Gatekeeping adalah perilaku di mana seseorang membatasi informasi atau peluang yang seharusnya bisa diakses oleh teman, rekan kerja, atau bawahan, dengan tujuan tertentu. Biasanya, perilaku ini muncul karena adanya kompetisi atau keinginan untuk mempertahankan otoritas.

Praktik gatekeeping dapat menyebabkan eksklusivitas dan merusak budaya perusahaan bila terjadi di lingkungan kerja. Mulai dari rusaknya dinamika kelompok, muncul ketegangan dan ketidakpercayaan serta persaingan yang tidak sehat.
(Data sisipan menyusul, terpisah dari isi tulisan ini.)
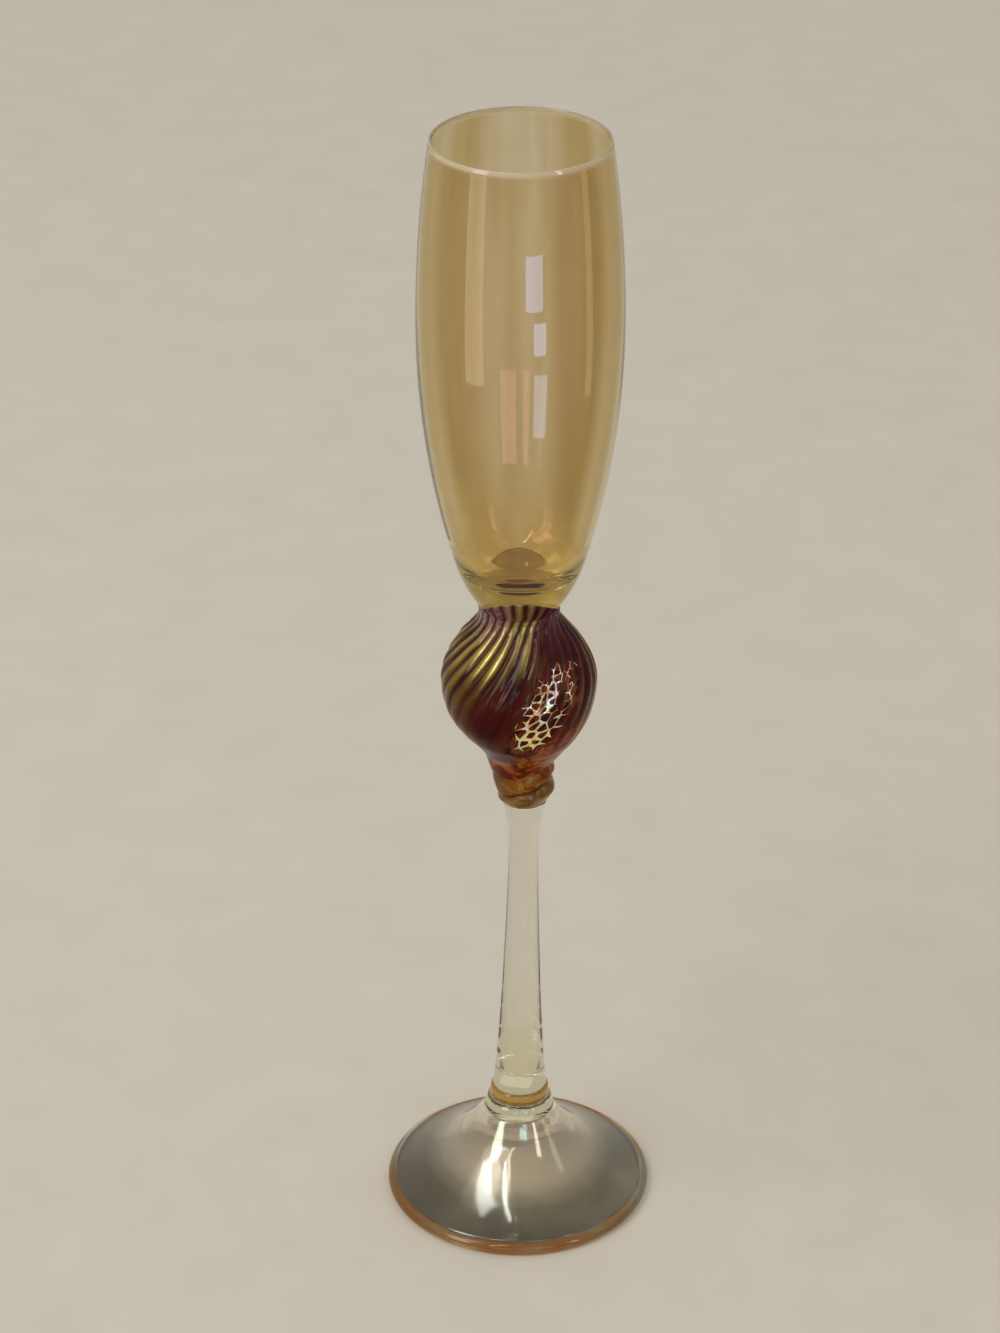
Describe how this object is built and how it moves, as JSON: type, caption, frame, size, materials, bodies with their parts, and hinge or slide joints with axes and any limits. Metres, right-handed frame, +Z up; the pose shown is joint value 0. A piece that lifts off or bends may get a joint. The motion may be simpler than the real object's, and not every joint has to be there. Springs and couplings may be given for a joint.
{
  "type": "champagne flute",
  "caption": "Tall stemmed champagne flute in blown glass, with a slim bowl, a twisted ribbed shell knop, a clear stem and a conical foot.",
  "frame": {"origin": "centre of the foot's resting ring, on the surface that the flute stands on", "axes": "+Z up the flute to the bowl's rim; -Y is the front, which shows the leaf patch on the shell's right"},
  "size_m": [0.0704, 0.0704, 0.3],
  "materials": {
    "bowl_glass": "thin amber lustre glass, clear",
    "pad_glass": "solid gold-amber glass",
    "shell_glass": "dark iridescent lustre glass, ribbed",
    "metal_leaf": "crackled gold leaf fused on glass",
    "fold_glass": "translucent amber-brown lustre glass",
    "clear_glass": "clear warm-white glass",
    "amber_glass": "clear amber glass",
    "foot_glass": "faintly smoky glass with a thin gold lustre",
    "rim_glass": "orange-amber glass thread"
  },
  "bodies": {
    "root": {"bowl": "bowl_glass", "bowl_pad": "pad_glass", "shell_body": "shell_glass", "leaf_patch": "metal_leaf", "shell_fold": "fold_glass", "tail_curl": "fold_glass", "stem": "clear_glass", "amber_ring": "amber_glass", "foot_button": "clear_glass", "foot": "foot_glass", "foot_rim": "rim_glass"}
  },
  "joints": []
}
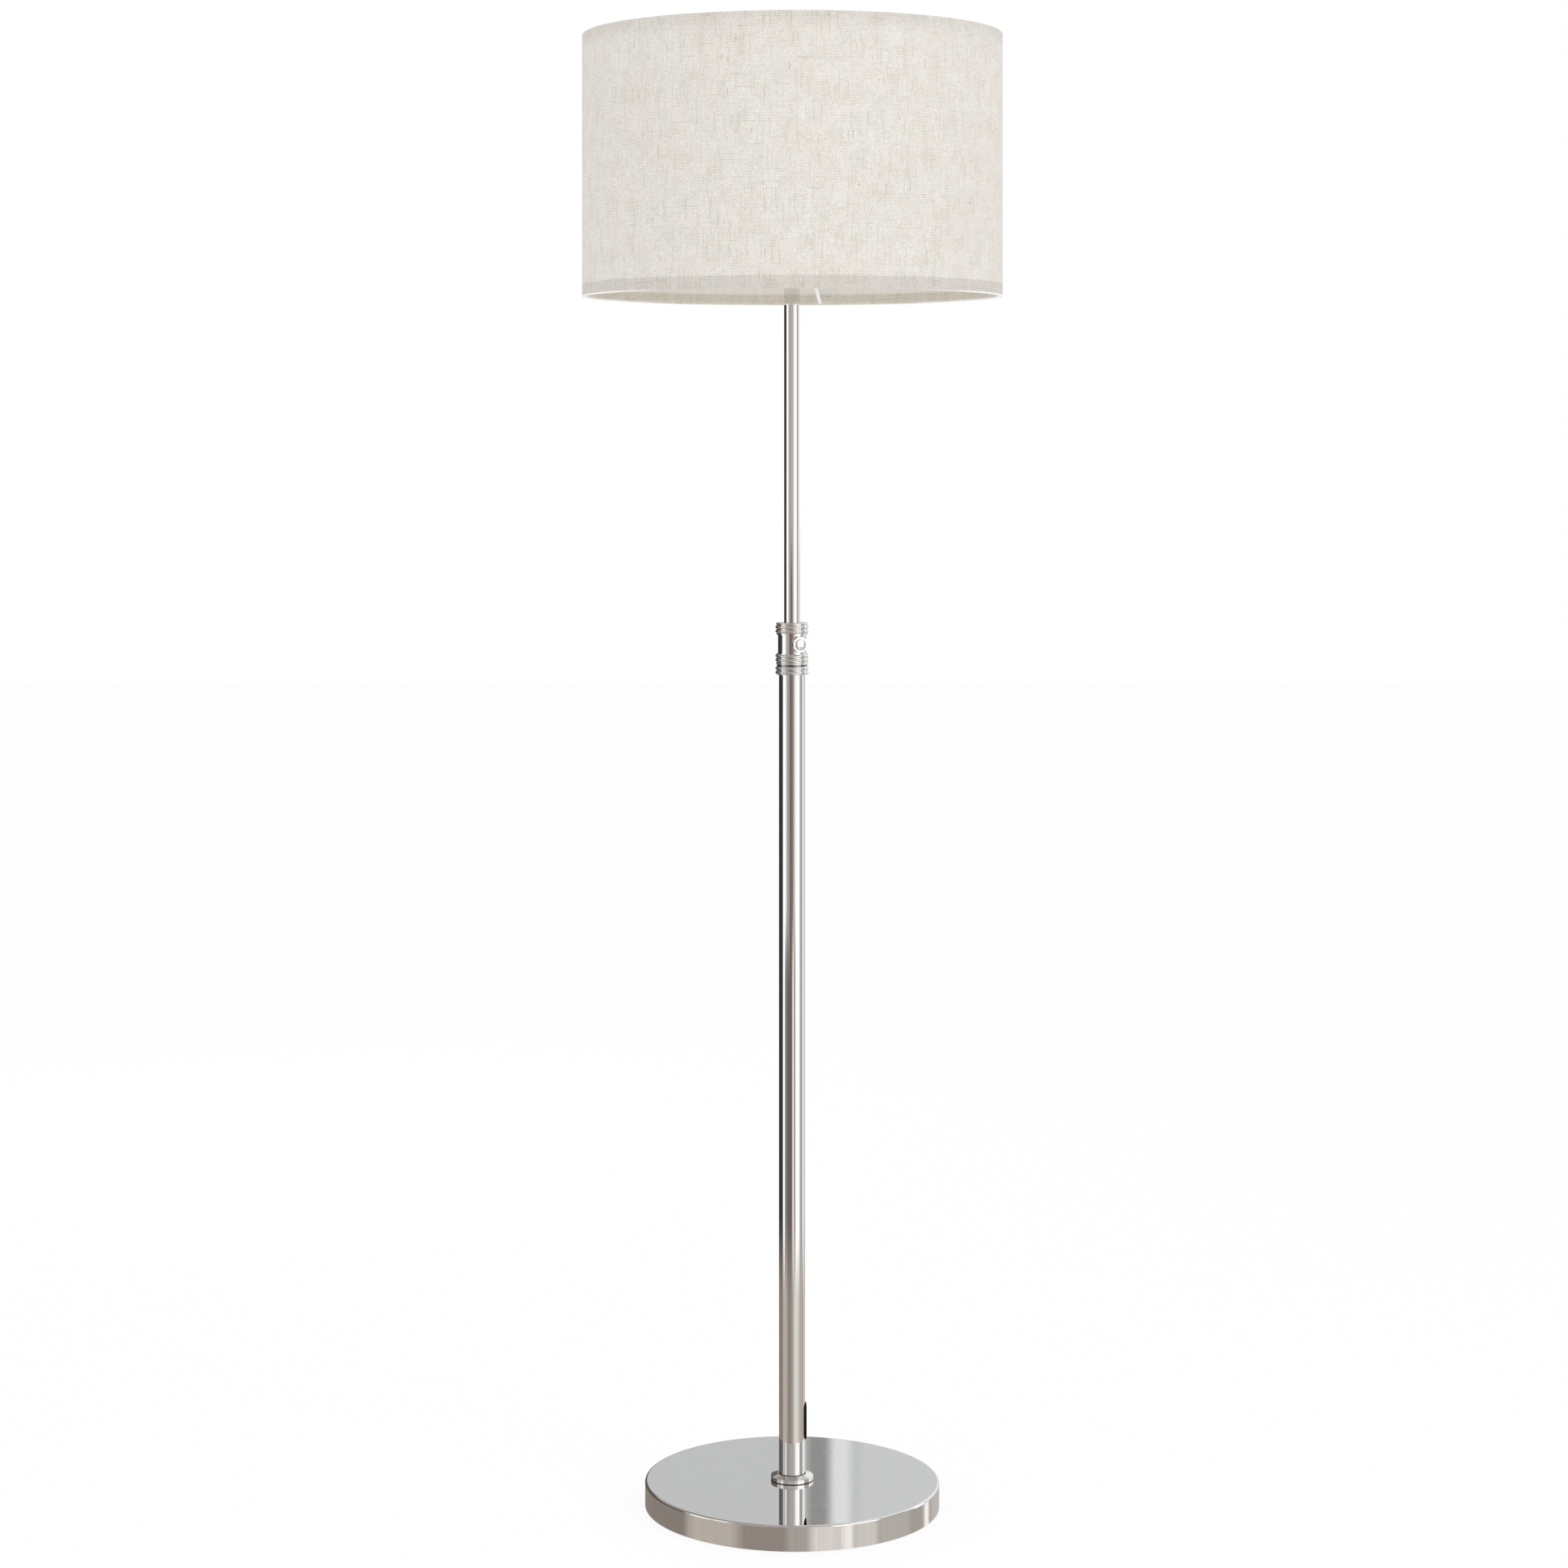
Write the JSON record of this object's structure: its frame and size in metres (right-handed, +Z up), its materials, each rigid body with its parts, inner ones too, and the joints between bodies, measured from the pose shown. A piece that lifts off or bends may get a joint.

Menurut Arsjad Rasjid, gatekeeping adalah hambatan bagi kolaborasi tim dalam perusahaan. Bila hal tersebut terjadi, simak tips mengatasinya di bawah ini.

Gatekeeping, atau Silo Mentality, dalam Dunia Kerja

Arsjad Rasjid menjelaskan bahwa silo mentality atau gatekeeping dalam dunia kerja, merujuk pada keengganan untuk berbagi informasi, pengetahuan atau sumber daya dengan karyawan lain dari departemen yang berbeda.

Salah satu penyebab utama dari attitude ini adalah permasalahan dari manajemen atas yang turun ke tim di bawahnya. Mulai dari adanya persaingan antara manajer senior yang ditularkan ke karyawan di bawahnya, atau manajerial yang ‘mengizinkan’ budaya ini terbentuk.

Selain itu, faktor lain yang bisa memicu gatekeeping adalah pandangan karyawan yang sempit dalam bekerja. Mereka cenderung menyimpan informasi atau pengetahuan penting karena lebih memikirkan kepentingan pribadi.

Namun dampak krusial dari silo adalah menghambat produktivitas dan inovasi baik secara perorangan maupun kinerja tim. Untuk dapat mengatasi permasalahan ini, diperlukan upaya komunikasi yang terbuka lintas departemen, serta memperbaiki budaya kolaborasi di dalam lingkungan perusahaan.

Tips Arsjad Rasjid untuk mengatasi permasalahan gatekeeping

Kunci untuk mengatasi perpecahan dan masalah akibat gatekeeping adalah dengan meningkatkan aktivitas yang melibatkan kerjasama, kolaborasi hingga knowledge sharing yang saling berimbang.

Perusahaan perlu mendorong manajer dan karyawannya untuk saling berperan lewat beberapa hal seperti di bawah ini.

1. Struktur komunikasi terbuka dan transparan

Perusahaan perlu membangun budaya di mana akses terhadap sumber daya yang dibutuhkan bisa didapatkan semua karyawan dengan adil. Selain itu juga mendorong komunikasi dan informasi yang terbuka antar tim atau departemen.

2. Pertukaran pengetahuan dan pengalaman

Langkah berikutnya adalah melakukan kolaborasi dengan memastikan kenyamanan setiap karyawan untuk dapat berbagi ide, pengetahuan, pengalaman maupun informasi lainnya.

Hal ini bisa diterapkan saat melakukan komunikasi internal dengan tim, hingga proyek bersama yang melibatkan departemen lainnya. Berikan apresiasi pada anggota tim atau karyawan yang telah membagikan informasi, memberikan dukungan pada rekan kerja maupun mereka yang berkontribusi pada keberhasilan tim.

Cara ini dapat mendorong budaya kolaboratif dan menjadi motivasi tersendiri bagi individu maupun tim di perusahaan.

3. Kepemimpinan didasari kolaborasi dan inklusivitas

Sebagaimana gatekeeping juga bisa terjadi karena kultur yang dikembangkan oleh para manajer, maka perusahaan perlu memastikan bahwa pemimpin dan manajer yang ditunjuk dapat mengadopsi kepemimpinan yang inklusif dan kolaboratif.

Hal ini bisa diwujudkan dengan memberikan umpan balik terhadap informasi maupun permasalahan yang disampaikan timnya. Di samping itu juga memberikan dukungan dan sumber daya secara adil dan merata, tanpa keberpihakan.

BACA JUGA: Jangan Khawatir Saat Merasa Left Out atau Ditinggalkan, Ini Pesan Arsjad Rasjid

Gatekeeping adalah salah satu tantangan dalam kultur perusahaan yang memiliki beragam departemen dan sumber daya manusia potensial. Namun dengan membangun fondasi budaya kolaboratif, komunikasi yang transparan dan apresiatif terhadap aspirasi tiap individu, risikonya dapat diminimalisir dan menciptakan lingkungan kerja yang lebih sehat.